После убийства Маэстро ничего не изменилось в нашей лагерной жизни, если не считать того, что на следующий день мы вместе с инструментом несли с собой на трассу колья с фанерными щитками и лаконичными на них предостережениями: «Хальт! 13 метер», которые вызывали у нас вполне законное возмущение. Знаков этих приходилось всего-то по одному-двум на участок, что явно не решало задачи по четкому и полному обозначению требуемых границ. Да и самим немцам было хорошо известно, что передвижения при работах на трассе выходят за пределы тринадцати метров, ибо подноска шпал, рельсов и прочих материалов, приспособлений и инструментов постоянно требует куда более значительных удалений, ограничение которых только указанными метрами было заведомо недостаточным, но введение этого правила развязывало руки конвою, позволяя ему чаще пускать в ход оружие и по собственному произволу безнаказанно расправляться с пленными.

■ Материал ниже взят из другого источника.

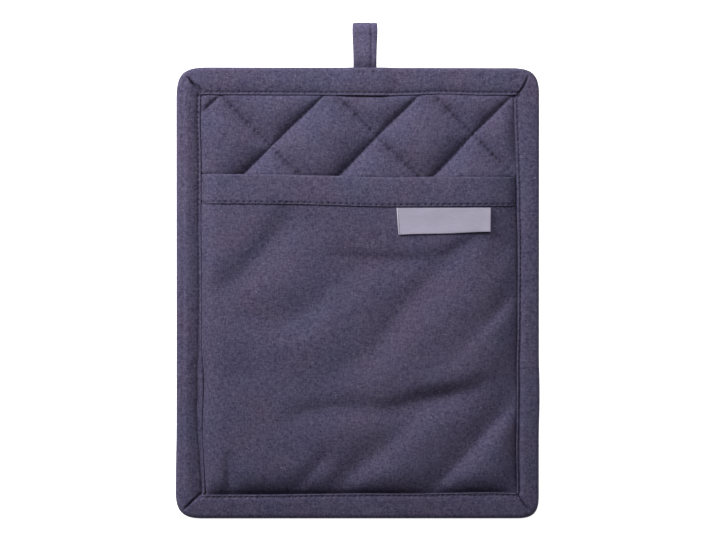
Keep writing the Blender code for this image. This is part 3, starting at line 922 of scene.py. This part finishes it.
def makeBinding():
    look = bindingLook
    stations = [(strayed(inner), outer, numbers) for inner, outer, numbers in bindingStations()]
    seam = np.array([a + (b - a) / np.hypot(*(b - a)) * numbers[0] for a, b, numbers in stations])
    *place, length = placesAlong([*seam, seam[0]])
    place = np.array(place)
    holes = dimples(place, needleHoles(length, bindingStitch), look["holeWidth"])
    rings, seamTop, seamUnder = [], [], []
    for (start, outer, numbers), hole, point in zip(stations, holes, seam):
        inset, reach = numbers[0], float(np.hypot(*(outer - start)))
        outX, outY = (outer - start) / reach
        over = overLoop(start)
        u, z, follows = bindingSection(reach, numbers, hole, over)
        rings.append(np.column_stack([start[0] + outX * u, start[1] + outY * u, z, u - inset, follows]))
        height = float(bindingTopHeight(np.array(inset), reach, numbers, 0))
        seamTop.append((*point, height + look["loopBulge"] * over))
        seamUnder.append((*point, look["loopLift"] * over + look["underGroove"]))
    x, y, z, u, upper = np.moveaxis(np.array(rings), -1, 0)
    # small puckers where the needle gathers the strip, and broader unevenness
    around = place[:, None] + 0 * u
    gather = hills(around, 0 * u, 3.1, 21) * bell(u - 0.8, 2.6)
    rough = hills(x, y, 11, 22) + 0.5 * hills(x, y, 5, 23)
    z = z + upper * (look["puckers"] * gather + look["hills"] * rough)
    for markX, markY in look["tackMarks"]:
        z = z - upper * look["tackDepth"] * bell(x - markX, 0.75) * bell(y - markY, 0.65)
    # mitres, where the strip folds over itself along a line out of each inner corner, and the pleat
    for crease in look["creases"]:
        nearX, nearY, _ = crease[4]
        near = np.hypot(x - nearX, y - nearY) < 16
        z[near] -= upper[near] * foldDepth(x[near], y[near], crease, 0.12)
    faces = tubeFaces(*z.shape, closed=True)
    binding = makeObject("bindingStrip", np.stack([x, y, z], -1).reshape(-1, 3), faces, bindingCotton)
    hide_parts("binding")
    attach(binding, "root")
    # one strip 900 mm round, 34 mm wide with its turned edges
    return binding, seamTop, seamUnder


binding, seamTop, seamUnder = makeBinding()
print("binding:", len(binding.data.polygons), "faces")


loopLook = {
    "widthEnd": 13.9,
    "widthFoot": 12.7,
    "tape": 1.1,
    "end": 148.9,
    "foot": 113.5,
    "opening": 4.3,
    "nose": 5.0,
    # where its upper half leaves its foot, where it is fully up, and how far and where it sags
    "riseStart": 122.6,
    "riseEnd": 136.0,
    "footGap": 0.3,
    "sag": 0.35,
    "sagStart": 128,
    "sagLength": 18,
    "seamAt": 3.35,
    "seamDepth": 0.30,
    "holeDepth": 0.22,
    "crown": 0.25,
    "roundFrom": 0.88,
    "unevenness": 0.07,
}

loopStitch = {
    "pitch": 2.7, "uneven": 0.15, "slant": 0.05, "radius": 0.16, "lift": 0.0, "dive": 0.3, "seed": 80,
}


# Middle line of the tape: (y, z) rows from its lower foot round the fold to its upper foot
def loopPath():
    look = loopLook
    tape, nose = look["tape"], look["nose"]
    low = tape / 2
    high = low + tape + look["opening"]
    centre = look["end"] - tape / 2 - nose
    rows = [(y, low) for y in np.linspace(look["foot"], centre, 30)[:-1]]
    for turn in np.radians(np.linspace(-90, 90, 25)):
        height = (low + high) / 2 + (high - low) / 2 * math.sin(turn)
        rows.append((centre + nose * math.cos(turn), height))
    footHeight = low + tape + look["footGap"]
    for y in np.linspace(centre, look["foot"], 60)[1:]:
        share = float(clamp01((y - look["riseStart"]) / (look["riseEnd"] - look["riseStart"])))
        rise = fullPuff(share, 2.6) * smoothStep(share, 0, 0.12)
        sag = look["sag"] * math.sin(math.pi * float(clamp01((y - look["sagStart"]) / look["sagLength"])))
        rows.append((y, footHeight + (high - footHeight) * rise - sag))
    return np.array(rows)


def makeLoop():
    look = loopLook
    path = loopPath()
    place = placesAlong(path)
    along = np.arange(0, place[-1], 0.42)
    y, z = np.interp(along, place, path[:, 0]), np.interp(along, place, path[:, 1])
    slope = np.stack([np.gradient(y), np.gradient(z)])
    slope /= np.hypot(*slope)
    outY, outZ = slope[1], -slope[0]
    holes = dimples(along, needleHoles(along[-1], loopStitch), 0.5)
    halfWidth = (look["widthFoot"] + (look["widthEnd"] - look["widthFoot"]) * smoothStep(y, 124, 148)) / 2
    halfWidth = halfWidth + 0.15 * hills(along, 0 * along, 9, 31)
    # across the tape: rounded edges, and more points at the needle line near the right edge
    leftEdge, rightEdge = [-1, -0.985, -0.94, -0.85], [0.74, 0.85, 0.94, 0.985, 1]
    across = np.concatenate([leftEdge, np.linspace(-0.7, 0.36, 7), np.linspace(0.42, 0.62, 9), rightEdge])
    edge = np.maximum(np.abs(across) - look["roundFrom"], 0) / (1 - look["roundFrom"])
    rounded = look["tape"] / 2 * np.sqrt(np.maximum(1 - edge ** 2, 0)) + look["crown"] * (1 - across ** 2)
    fromMiddle = across[None, :] * halfWidth[:, None]
    fromNeedle = fromMiddle - look["seamAt"]
    sides = []
    for face in (1, -1):
        offset = rounded[None, :] - look["seamDepth"] * bell(fromNeedle, 0.6)
        offset = offset - look["holeDepth"] * holes[:, None] * bell(fromNeedle, 0.5)
        uneven = hills(along[:, None] + 0 * fromNeedle, fromNeedle, 3.0, 32 + face)
        offset = (offset + look["unevenness"] * uneven) * face
        point = [layout["loopMiddle"] + fromMiddle, y[:, None] + outY[:, None] * offset]
        sides.append(np.stack([*point, z[:, None] + outZ[:, None] * offset], -1))
    # one closed ring of points at each place along the tape
    rings = np.concatenate([sides[0], sides[1][:, -2:0:-1]], axis=1)
    count, size, _ = rings.shape
    ends = [range(size), range((count - 1) * size, count * size)[::-1]]
    faces = list(tubeFaces(count, size)) + ends
    loop = makeObject("hangingLoop", rings.reshape(-1, 3), faces, loopCotton)
    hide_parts("hanging_loop")
    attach(loop, "root")
    # a tape 13.5 mm wide, folded in half: twice the loop's length and the nose
    half = look["tape"] / 2
    seamX = layout["loopMiddle"] + look["seamAt"] + 0 * y
    seamLine = np.stack([seamX, y + outY * half, z + outZ * half], -1)
    return loop, seamLine, np.stack([0 * y, outY, outZ], -1)


loop, loopSeam, loopNormals = makeLoop()
print("loop:", len(loop.data.polygons), "faces")


labelLook = {
    "corners": ((21.4, 46.6), (73.2, 46.8), (73.1, 33.5), (22.5, 31.8)),
    "length": 52,
    "width": 14,
    "ribbon": 0.4,
    "seat": 0.16,
    "hemEdge": 46.4,
    "middle": (48.0, 40.0),
    "wave": 0.12,
    # its right end and its lower edge stand up a little
    "lift": 0.35,
    "liftReach": 3.0,
    "footLift": 0.28,
    "footReach": 3.5,
    # its left end is turned under
    "fold": 0.65,
    "foldRise": 0.35,
}


def makeLabel():
    look = labelLook
    corners, length = np.array(look["corners"]), look["length"]
    s = [0, 0.002, 0.006, 0.012, 0.016, 0.02], np.linspace(0.03, 0.985, 64), [0.993, 0.997, 1]
    t = [0, 0.01, 0.025], np.linspace(0.05, 0.96, 26), [0.98, 0.993, 1]
    s, t = np.meshgrid(np.concatenate(s), np.concatenate(t))
    top = corners[0] + (corners[1] - corners[0]) * s[..., None]
    low = corners[3] + (corners[2] - corners[3]) * s[..., None]
    x, y = np.moveaxis(top + (low - top) * t[..., None], -1, 0)
    y = y + look["wave"] * np.sin(s * 9) * t
    # it lies on the pocket, and bridges its hollows
    under = pocketTop(x, np.minimum(y, look["hemEdge"]))
    middle = pocketTop(*np.array(look["middle"])[:, None])[0]
    under = np.maximum(under, under * 0.6 + middle * 0.4)
    fromLeft, fromRight, fromFoot = s * length, (1 - s) * length, (1 - t) * look["width"]
    lift = look["lift"] * bell(fromRight, look["liftReach"])
    lift += look["footLift"] * bell(fromFoot, look["footReach"]) * (0.75 + 0.25 * np.sin(s * 7 + 1))
    bottom = under + look["seat"] + lift * smoothStep(t, 0, 0.35)
    edge = clamp01(np.minimum.reduce([fromLeft, fromRight, fromFoot]) / 0.25)
    thick = look["ribbon"] * (1 - 0.5 * (1 - np.sqrt(1 - (1 - edge) ** 2)))
    fold = look["foldRise"] * (1 - smoothStep(fromLeft, look["fold"] * 0.8, look["fold"] * 1.25))
    fold = fold * smoothStep(fromLeft, -0.1, 0.2)
    label = closedSheet("labelRibbon", (x, y, bottom + thick + fold), (x, y, bottom), ribbon)
    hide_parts("label")
    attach(label, "root")
    return label


ribbon = ribbonMaterial("wovenRibbon", ribbonLook, labelLook["corners"][0][0])
label = makeLabel()
print("label:", len(label.data.polygons), "faces")


def upright(line):
    return np.tile([0.0, 0.0, 1.0], (len(line), 1))


# Binding above and below, hem, loop, then the quilting on the front and on the back
def makeStitches():
    top, under = [np.array(line + line[:1]) for line in (seamTop, seamUnder)]
    runs = [(top, upright(top)), (under, -upright(under))]
    made = [stitchObject("bindingStitches", runs, bindingStitch)]
    hem = hemSeam()
    made.append(stitchObject("hemStitches", [(hem, upright(hem))], hemStitch))
    made.append(stitchObject("loopStitches", [(loopSeam, loopNormals)], loopStitch))
    front, back = [], []
    t = np.linspace(-230, 230, 461)
    for way, seams in enumerate(layout["seams"]):
        slope = (1, -1)[way]
        for seam in seams:
            x, y = (t + seam) / 2, slope * (t - seam) / 2
            # the seams sway like the puffs beside them
            for _ in range(2):
                off = (quiltPlaces(x, y)[way] - seam) / 2
                x, y = x - off, y + slope * off
            inside = np.minimum.reduce(insideDistances(x, y))
            for runList, keep, heights, facing in (
                (front, (inside > 0.6) & (y > mouthLine(x) + 0.5), padTop, 1),
                (back, inside > 0.6, padBottom, -1),
            ):
                # a seam that only clips a corner is left out
                if keep.sum() < 6:
                    continue
                line = np.stack([x[keep], y[keep], heights(x[keep], y[keep])], -1)
                runList.append((line, facing * upright(line)))
    made.append(stitchObject("quiltingStitches", front + back, quiltStitch))
    for obj in made:
        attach(obj, "root")
    return made


made = makeStitches()
print("stitches:", sum(len(obj.data.polygons) for obj in made), "faces")


cameraLook = {"height": 1.6, "aim": (0.28, 12.6), "frameWidth": 395.6, "sensor": 36.0}
lightLook = {
    "key": {"at": (-0.68, 0.56, 0.50), "size": 0.35, "watts": 16.9},
    "fill": {"at": (0.16, 0.38, 0.38), "size": 0.4, "watts": 2.1},
    "sky": 0.18,
    "floor": (0.93, 0.93, 0.93, 1),
    "floorShade": (0.85, 0.85, 0.86, 1),
    "floorGlow": 0.9,
}


def makeStage():
    camera = bpy.data.objects.new("camera", bpy.data.cameras.new("camera"))
    scene.collection.objects.link(camera)
    x, y = [v * mm for v in cameraLook["aim"]]
    camera.location = (x, y, cameraLook["height"])
    camera.data.sensor_width = cameraLook["sensor"]
    camera.data.lens = cameraLook["sensor"] * cameraLook["height"] / (cameraLook["frameWidth"] * mm)
    scene.camera = camera

    for name in ("key", "fill"):
        look = lightLook[name]
        lamp = bpy.data.objects.new(name + "Light", bpy.data.lights.new(name + "Light", "AREA"))
        lamp.data.shape, lamp.data.size, lamp.data.energy = "SQUARE", look["size"], look["watts"]
        lamp.location = look["at"]
        # it looks at the middle of the cloth
        lamp.rotation_euler = (-lamp.location).to_track_quat("-Z", "Y").to_euler()
        scene.collection.objects.link(lamp)

    world = bpy.data.worlds.new("studio")
    scene.world = world
    world.use_nodes = True
    sky = world.node_tree.nodes["Background"].inputs
    sky["Color"].default_value = (1, 1, 1, 1)
    sky["Strength"].default_value = lightLook["sky"]

    bpy.ops.mesh.primitive_plane_add(size=6, location=(0, 0, -0.0004))
    floor = bpy.context.object
    floor.name = "floor"
    n = Nodes("paleFloor")
    cloudy = n.math("MULTIPLY", n.noise(n.place, 3, 3, 3, 2.0), 0.05)
    n.put(n.shader, "Base Color", n.mix(cloudy, lightLook["floor"], lightLook["floorShade"]))
    n.put(n.shader, "Roughness", 0.8)
    # it glows, so that it stays white round the cloth
    n.put(n.shader, "Emission Color", (1, 1, 1, 1))
    n.put(n.shader, "Emission Strength", lightLook["floorGlow"])
    floor.data.materials.append(n.material)
    scene.view_settings.view_transform = "Standard"


makeStage()
print("stage set")
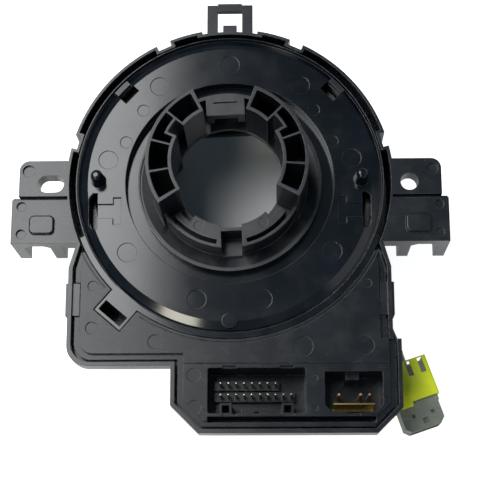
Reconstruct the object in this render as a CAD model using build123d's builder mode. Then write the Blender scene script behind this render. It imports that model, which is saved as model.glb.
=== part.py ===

Тринадцать метров… Роковой рубеж, хитроумно придуманный ненавистными фашистами на пагубу нам. Кого-то еще он подстережет? Кто теперь у него на очереди? Кому из нас суждено стать его очередной жертвой?
КЕЛЬНСКИЙ СОБОР
В моем архиве бережно хранится редкостная оригинальная открытка, как-то однажды совершенно случайно попавшая в мои руки, с превосходнейшим изображением знаменитого Кельнского кафедрального собора святого Петра, с двумя его умопомрачительными шпилями, взметнувшимися на 157-метровую высоту, — крупнейшего и величественнейшего шедевра средневекового готического зодчества Германии, заложенного в 1248 году, но завершенного только после 632 лет, в 1880 году. Во время второй мировой войны Кельн неоднократно подвергался массированным воздушным налетам союзников. Большая часть города была разрушена английской авиацией, основательно пострадал при этом и уникальнейший собор, в который угодило четырнадцать авиабомб. С ним у меня связано весьма горестное воспоминание времен Отечественной войны, и всякий раз, когда изображение Кельнского собора попадает мне на глаза, оно тотчас же воскрешает в моей памяти событие, приведшее к гибели одной незаурядной личности и разоблачению другой, искусно разыгрывающей показные дружелюбие, сострадание и человеколюбие.
Это произошло в северной Финляндии, в глухих местах, что вблизи финской Лапландии. Я находился тогда в одном из немецких рабочих лагерей для советских военнопленных, это где-то у самого Полярного круга. Немцы ускоренно прокладывали здесь узкоколейную железную дорогу в надежде улучшить положение и облегчить снабжение своих войск в Финляндии, используя для этой цели пленных в качестве даровой рабочей силы.
Работы, выполняемые нами на трассе, производились под неусыпным бдением немецких охранников и под руководством мастеров-тодтовцев, согнанных сюда едва ли не со всей Западной Европы. Тодтовцы, сами находясь под наблюдением немцев, всячески стремились показать свою нетерпимость к нам, советским военнопленным, они не только принуждали узников концлагеря к труду, но, выполняя также функции охранников, нередко избивали нас. Среди этих мастеров находились иногда, хотя и весьма редко, довольно доброжелательные к нам, внимательные и даже явно сочувствующие нам лица. Они всячески пытались облегчить наше бесправное положение, стараясь не злоупотреблять своими правами и требованиями, не останавливаясь даже перед тем, чтобы неприметно и в тайне от конвоя делиться с нами некоторыми продуктами.
Одним из таких был довольно приветливый, пухленький и располагающий к себе, средних лет мастер-немец по фамилии, если не отказывает мне память, как будто бы Штенсель. Несмотря на строжайший запрет, он всячески потворствовал нашему брату, разными способами пытаясь облегчить нашу участь. Никто из нас ни разу не подвергался его ругательствам, ни на одного из нас он ни разу даже не замахнулся. Мало того, он всячески оделял нас продуктами. Штенсель до того вошел в наше доверие, что попасть порой в его команду нами почиталось за некое благо, которое он всеми силами пытался завоевать и закрепить за собой. Немного понимая русский язык и даже несколько переговариваясь на нем с нами, он, однако, никогда не пытался злоупотреблять этим, но позволял нам свободно разглагольствовать меж собой на любые темы. Мы настолько уверились в его непререкаемых достоинствах, что и не скрывали теперь своих разговоров при нем на самые жгучие и опасные для нас темы. Наши дружественные отношения с ним день ото дня все более крепли, и у нас не было ни малейшего сомнения в его порядочности и доброжелательстве. И никому из нас даже в голову не приходило, что мы имеем дело с искусным артистом, умело разыгрывающим роль друга, чтобы быть в курсе наших мыслей и намерений.